**Challenge:** Reproduce exactly the lines from the one containing "parts = build()" down to the one containing "obj.parent = empty", including both of those lines, and nothing else.

**Data segment:**
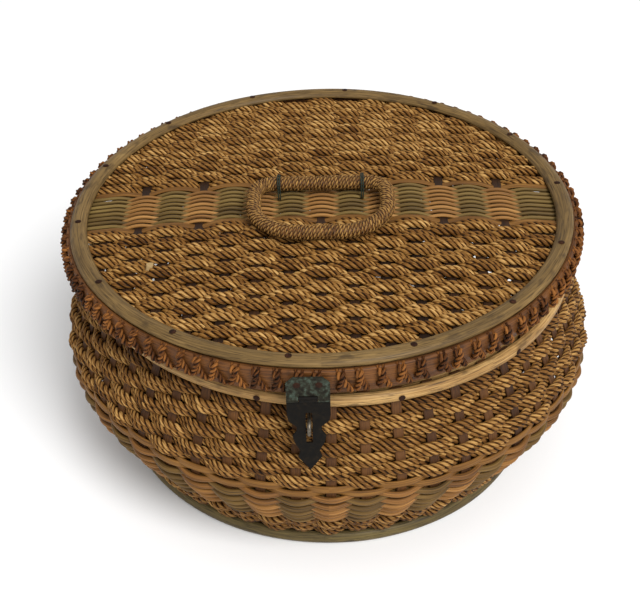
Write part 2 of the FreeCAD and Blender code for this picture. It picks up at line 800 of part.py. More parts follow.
def make_hasp_leaf():
    """The upper leaf of the hasp, with clipped top corners."""
    half = size("hasp_width") / 2
    top = size("hasp_pivot_drop") - size("hasp_leaf_top")
    clip = half / 3
    side = size("strap_knuckle") / 2 + size("knuckle_gap")
    foot = size("barrel_radius") + size("knuckle_gap")
    corners = [(-half, 0), (-side, 0), (-side, foot), (side, foot), (side, 0), (half, 0),
               (half, top - clip), (half - clip, top), (clip - half, top), (-half, top - clip)]
    spots = leaf_nail_spots(top * 2 / 3, half)
    leaf = barrelled("hasp_leaf", plate("hasp_leaf_plate", corners), size("hasp_width"),
                     [(-half, -side), (side, half)], spots, 0.0)
    return leaf, spots


def strap_outline():
    """Half outline of the spear-shaped strap: (half width, distance below the pin)."""
    half = size("hasp_width") / 2
    length = size("strap_length")
    shoulder = (half, size("barrel_radius") + size("knuckle_gap"))
    return [shoulder] + [(half * wide, length * down) for wide, down in STRAP_EDGE]


def make_hasp_strap():
    """The swinging strap with its slot, hanging a little outwards over the staple."""
    middle = size("strap_knuckle") / 2
    right = strap_outline()
    left = [(-x, z) for x, z in reversed(right)]
    tip = [(0.0, size("strap_length"))]
    down = [(middle, 0.0), (middle, right[0][1])] + right + tip + left
    down += [(-middle, left[-1][1]), (-middle, 0.0)]
    corners = [(x, -z) for x, z in down]
    blank = join("hasp_strap_solid", [plate("hasp_strap_plate", corners),
                                      knuckle("hasp_strap_barrel", -middle, middle)])
    half = size("slot_width") / 2
    slot_corners = [(half, -size("slot_top")), (half, -size("slot_bottom")),
                    (-half, -size("slot_bottom")), (-half, -size("slot_top"))]
    slot = straight_pad("hasp_slot", "XZ_Plane", slot_corners, "hasp_plate + hasp_plate")
    tools = join("hasp_strap_tools", [slot, pin_bore("hasp_strap_bore", 2 * middle)])
    return subtract("hasp_strap", blank, tools)


def make_pin(label, width):
    """A hinge pin along X."""
    pin = doc.addObject("Part::Cylinder", label)
    bind(pin, Radius="pin_radius")
    pin.Height = width
    pin.Label = label
    return pin


def pin_place(frame, width):
    return frame.multiply(Placement(Vector(-width / 2, 0, 0),
                                    Rotation(Vector(0, 0, 1), Vector(1, 0, 0))))


def nail_group(label, frame, spots, face, outward):
    """Short nails through a leaf; face is how far along Y its outer side lies."""
    seed = nail(label + "_seed", "hasp_plate - leaf_rest_gap")
    turn = Rotation(Vector(1, 0, 0), Vector(0, outward, 0))
    places = [frame.multiply(Placement(Vector(x, face, z), turn)) for x, z in spots]
    return group(label, seed, places)


def make_staple():
    """A wire staple through the rim hoop and the cords, legs one above the other."""
    middle_drop = size("hasp_pivot_drop") + (size("slot_top") + size("slot_bottom")) / 2
    across = lid_frame().multVec(Vector(-size("hasp_centre"), 0, -middle_drop)).x
    bend_y = size("staple_reach") - size("staple_arc")
    bend = doc.addObject("Part::Torus", "staple_bend")
    bind(bend, Radius1="staple_arc", Radius2="staple_wire_radius")
    bend.Angle3 = FULL_TURN / 2
    middle = size("staple_low_leg") + size("staple_arc")
    bend.Placement = Placement(Vector(across, -bend_y, middle),
                               Rotation(Vector(0, 0, 1), Vector(0, -1, 0),
                                        Vector(1, 0, 0), "YZX"))
    legs = []
    drills = []
    inner_end = size("staple_reach") - size("staple_depth")
    for name, height in (("low", size("staple_low_leg")),
                         ("high", size("staple_low_leg") + size("staple_spread"))):
        leg = doc.addObject("Part::Cylinder", "staple_leg_" + name)
        bind(leg, Radius="staple_wire_radius")
        leg.Height = bend_y - inner_end
        leg.Placement = Placement(Vector(across, -inner_end, height),
                                  Rotation(Vector(0, 0, 1), Vector(0, -1, 0)))
        legs.append(leg)
        drill = doc.addObject("Part::Cylinder", "staple_drill_" + name)
        drill.setExpression("Radius", "sizes.staple_wire_radius + sizes.staple_hole_gap")
        drill.Height = leg.Height
        drill.Placement = leg.Placement
        drills.append(drill)
    return join("hasp_staple", [bend] + legs), drills


def hinge_frame():
    """The pin of the back hinge."""
    return Placement(Vector(0, size("hinge_pin_back"), size("hinge_pin_height")), Rotation())


def hinge_profile(name, corners):
    """A cranked plate of the back hinge: its side view, drawn across the pin."""
    return straight_pad(name, "YZ_Plane", corners, "hinge_width")


def notch(name, left, right, low, high):
    """A block that clears a leaf where the other leaf's barrel turns."""
    block = doc.addObject("Part::Box", name)
    block.Length = right - left
    block.Width = BIG
    block.Height = high - low
    block.Placement = Placement(Vector(left, -BIG / 2, low), Rotation())
    return block


def make_hinge():
    """A butt hinge: one leaf on the seat hoop, the other on the rim hoop."""
    half = size("hinge_width") / 2
    inner = size("hinge_knuckle") / 2
    gap = size("knuckle_gap")
    thick = size("hasp_plate")
    foot = size("barrel_radius") + gap
    rise = size("hinge_leaf_rise")
    drop = -size("hinge_leaf_drop")
    seat = size("seat_hoop_radius") - size("hinge_pin_back") + size("leaf_rest_gap")
    hoop_face = total("rim_wall_radius + layer_gap + hoop_depth + leaf_rest_gap")
    wall = hoop_face - size("hinge_pin_back")
    plate_lid = hinge_profile("lid_leaf_plate", [
        (seat, 0), (seat, rise), (seat + thick, rise), (seat + thick, 0)])
    clear = join("lid_leaf_notches", [
        notch("lid_leaf_notch_left", -half - MARGIN, -inner, -foot, foot),
        notch("lid_leaf_notch_right", inner, half + MARGIN, -foot, foot)])
    plate_lid = subtract("lid_leaf_notched", plate_lid, clear)
    lid_spots = leaf_nail_spots((foot + rise) / 2, half)
    lid_leaf = barrelled("rear_hinge_lid_leaf", plate_lid, size("hinge_width"),
                         [(-inner, inner)], lid_spots, seat + thick / 2)
    crank = -foot
    plate_body = hinge_profile("body_leaf_plate", [
        (wall, drop), (wall + thick, drop), (wall + thick, crank - thick),
        (-thick, -thick), (-thick, 0), (-2 * thick + gap, 0), (wall, crank + thick / 2)])
    clear = notch("body_leaf_notch", -inner - gap, inner + gap, -foot, foot)
    plate_body = subtract("body_leaf_notched", plate_body, clear)
    body_spots = leaf_nail_spots(drop * 2 / 3, half)
    body_leaf = barrelled("rear_hinge_body_leaf", plate_body, size("hinge_width"),
                          [(-half, -inner - gap), (inner + gap, half)], body_spots,
                          wall + thick / 2)
    return lid_leaf, body_leaf, lid_spots, body_spots, seat + thick, wall + thick


# ------------------------------------------------------------------- assembly

def build():
    """Make every sub-part, seat the lid's pieces in the lid's frame, return all."""
    lid = lid_frame()
    kept = [make_stakes()]
    kept += make_foot()

    bands = make_weave()
    cords = bands.pop("upper_cord_layer")
    kept += list(bands.values())
    hoop, inner, nails, drills = make_rim()
    staple, staple_drills = make_staple()
    kept.append(subtract("upper_cord_weave", cords, join("cord_drills", staple_drills)))
    hoop_tools = join("rim_tools", [drills] + staple_drills)
    kept.append(subtract("rim_hoop", hoop, hoop_tools))
    kept += [inner, nails, staple]

    top_hoop, seat, band = make_lid_hoops()
    lid_hoop, lid_nails = make_lid_nails(top_hoop)
    leaf, leaf_spots = make_hasp_leaf()
    hasp_pin = make_pin("hasp_pin", size("hasp_width"))
    on_lid = [make_lid_ribs(), lid_hoop, lid_nails, make_lashing(), make_ties(), seat, band]
    on_lid += make_lid_reeds() + [make_lid_flats()] + make_lid_cords()
    for item in on_lid:
        item.Placement = lid
    kept += on_lid

    hasp = lid.multiply(hasp_frame())
    leaf.Placement = hasp
    hasp_pin.Placement = pin_place(hasp, size("hasp_width"))
    leaf_nails = nail_group("hasp_leaf_nails", hasp, leaf_spots,
                            -size("hasp_plate") / 2, -1)
    strap = make_hasp_strap()
    strap.Placement = hasp.multiply(
        Placement(Vector(), Rotation(Vector(1, 0, 0), -size("strap_tilt"))))
    kept += [leaf, hasp_pin, leaf_nails, strap]

    grip = lid.multiply(Placement(Vector(0, size("grip_back"), size("grip_height")),
                                  Rotation(Vector(1, 0, 0), size("grip_tilt"))))
    core, wrap = make_grip()
    core.Placement = grip
    wrap.Placement = grip
    kept += [core, wrap]

    hinge = hinge_frame()
    lid_leaf, body_leaf, lid_spots, body_spots, lid_face, body_face = make_hinge()
    lid_leaf.Placement = hinge
    body_leaf.Placement = hinge
    hinge_pin = make_pin("rear_hinge_pin", size("hinge_width"))
    hinge_pin.Placement = pin_place(hinge, size("hinge_width"))
    kept += [lid_leaf, body_leaf, hinge_pin,
             nail_group("rear_hinge_lid_nails", hinge, lid_spots, lid_face, 1),
             nail_group("rear_hinge_body_nails", hinge, body_spots, body_face, 1)]
    doc.recompute()
    return kept


def check(kept):
    """Stop if any object failed or any sub-part is empty or invalid."""
    for item in doc.Objects:
        if "Invalid" in item.State or "Error" in item.State:
            raise RuntimeError("failed object: " + item.Label)
    for item in kept:
        if item.Shape.isNull() or not item.Shape.isValid() or not item.Shape.Solids:
            raise RuntimeError("bad shape: " + item.Label)


parts = build()
check(parts)
os.makedirs("parts", exist_ok=True)
for part in parts:
    part.Shape.exportStep("parts/%s.step" % part.Label)
    print("%-24s %3d solids  volume %.1f" % (part.Label, len(part.Shape.Solids),
                                             part.Shape.Volume))
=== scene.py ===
import json
import math

import bpy
import numpy as np
from bpy.props import FloatProperty, IntProperty, PointerProperty
from mathutils import Matrix, Vector
from mathutils.bvhtree import BVHTree


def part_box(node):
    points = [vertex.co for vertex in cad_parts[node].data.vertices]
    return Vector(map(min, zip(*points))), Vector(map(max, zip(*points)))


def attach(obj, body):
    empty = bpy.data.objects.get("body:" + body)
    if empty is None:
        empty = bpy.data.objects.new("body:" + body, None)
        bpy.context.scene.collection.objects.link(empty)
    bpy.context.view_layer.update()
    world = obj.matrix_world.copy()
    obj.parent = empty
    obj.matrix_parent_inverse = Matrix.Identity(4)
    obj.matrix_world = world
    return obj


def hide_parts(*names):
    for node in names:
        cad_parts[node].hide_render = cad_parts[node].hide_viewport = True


bl_info = {
    "name": "Wicker Basket",
    "version": (1, 0, 0),
    "blender": (4, 5, 0),
    "location": "View3D > Sidebar > Basket",
    "description": "Weaves a round lidded basket over its CAD frame",
    "category": "Add Mesh",
}

MM = 0.001
SEED = 7
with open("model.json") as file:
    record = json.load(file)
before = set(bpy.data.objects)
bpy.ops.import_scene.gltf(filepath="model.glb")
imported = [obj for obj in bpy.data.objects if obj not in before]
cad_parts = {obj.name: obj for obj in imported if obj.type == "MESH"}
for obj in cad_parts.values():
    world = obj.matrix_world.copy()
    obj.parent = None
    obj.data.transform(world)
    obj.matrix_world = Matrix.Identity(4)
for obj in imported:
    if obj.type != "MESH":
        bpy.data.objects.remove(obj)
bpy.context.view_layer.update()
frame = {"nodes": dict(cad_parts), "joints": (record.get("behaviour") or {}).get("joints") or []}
chance = np.random.default_rng(SEED)


# ----------------------------------------------------------------- settings

def length(name, description, millimetres):
    """A length setting in metres, given in millimetres."""
    return FloatProperty(name=name, description=description, default=millimetres * MM,
                         min=0.0, precision=5, subtype="DISTANCE", unit="LENGTH")


def whole(name, description, number):
    """A counted setting."""
    return IntProperty(name=name, description=description, default=number, min=1)


def factor(name, description, number):
    """A plain number setting."""
    return FloatProperty(name=name, description=description, default=number, min=0.0)


class CordSettings(bpy.types.PropertyGroup):
    """The seagrass cord of the wall and the lid"""
    diameter: length("Diameter", "Thickness of the cord before it is pressed", 3.8)
    lay: length("Lay", "Run of cord in which its plies turn once", 13.0)
    plies: whole("Plies", "Plies twisted into the cord", 3)
    pinch: length("Pinch", "How far a pair closes up behind a stake", 0.6)
    step: length("Step", "Distance between cross-sections", 1.35)


class WallSettings(bpy.types.PropertyGroup):
    """The side wall"""
    stake_count: whole("Stakes", "Upright stakes round the wall", 52)
    stake_phase: FloatProperty(name="Phase", description="Turn of the first stake",
                               default=math.radians(0.4), subtype="ANGLE")
    stake_width: length("Stake Width", "Width of a stake", 6.2)
    stake_thickness: length("Stake Thickness", "Thickness of a stake", 1.7)
    layer_depth: length("Layer Depth", "Depth of the weave outside the stakes", 4.2)
    cord_fullness: factor("Cord Fullness", "Cord thickness in use over its own", 1.3)
    border_fullness: factor("Border Fullness", "Cord thickness in use at the foot", 1.42)
    cord_rows: whole("Cord Rows", "Rows of paired cord above the belly", 7)
    border_rows: whole("Border Rows", "Rows of paired cord at the foot", 4)
    reed_rows: whole("Reed Rows", "Rows of round reed", 10)
    reed_diameter: length("Reed Diameter", "Thickness of the round reed", 3.85)
    flat_width: length("Flat Width", "Width of the flat reed", 4.5)
    flat_thickness: length("Flat Thickness", "Thickness of the flat reed", 1.8)
    base_pitch: length("Base Pitch", "Distance between the strips of the base", 9.0)
    base_thickness: length("Base Thickness", "Thickness of a strip of the base", 1.1)


class LidSettings(bpy.types.PropertyGroup):
    """The lid"""
    rib_count: whole("Ribs", "Ribs from front to back", 15)
    rib_width: length("Rib Width", "Width of a rib", 6.2)
    rib_thickness: length("Rib Thickness", "Thickness of a rib", 1.4)
    cord_fullness: factor("Cord Fullness", "Cord thickness in use over its own", 1.36)
    cord_pitch: length("Cord Pitch", "Distance between cords", 3.5)
    reed_count: whole("Reeds", "Round reeds in the middle band", 16)
    reed_diameter: length("Reed Diameter", "Thickness of the round reed", 2.35)
    flat_width: length("Flat Width", "Width of the flat reed", 4.4)
    flat_thickness: length("Flat Thickness", "Thickness of the flat reed", 1.5)
    flat_lift: length("Flat Lift", "How far the flat reed stands over the ribs", 1.1)
    edge_gap: length("Edge Gap", "Gap between the strands' ends and the edge", 0.5)
    hoop_tuck: length("Hoop Tuck", "How far the band tucks under the top hoop", 1.5)
    wrap_count: whole("Wraps", "Lashing wraps round the band", 90)
    wrap_diameter: length("Wrap Diameter", "Thickness of a long wrap", 3.5)
    hook_diameter: length("Hook Diameter", "Thickness of a short crossed wrap", 3.2)
    wrap_lay: length("Wrap Lay", "Run of lashing in which its plies turn once", 6.5)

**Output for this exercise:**
parts = build()
check(parts)
os.makedirs("parts", exist_ok=True)
for part in parts:
    part.Shape.exportStep("parts/%s.step" % part.Label)
    print("%-24s %3d solids  volume %.1f" % (part.Label, len(part.Shape.Solids),
                                             part.Shape.Volume))
=== scene.py ===
import json
import math

import bpy
import numpy as np
from bpy.props import FloatProperty, IntProperty, PointerProperty
from mathutils import Matrix, Vector
from mathutils.bvhtree import BVHTree


def part_box(node):
    points = [vertex.co for vertex in cad_parts[node].data.vertices]
    return Vector(map(min, zip(*points))), Vector(map(max, zip(*points)))


def attach(obj, body):
    empty = bpy.data.objects.get("body:" + body)
    if empty is None:
        empty = bpy.data.objects.new("body:" + body, None)
        bpy.context.scene.collection.objects.link(empty)
    bpy.context.view_layer.update()
    world = obj.matrix_world.copy()
    obj.parent = empty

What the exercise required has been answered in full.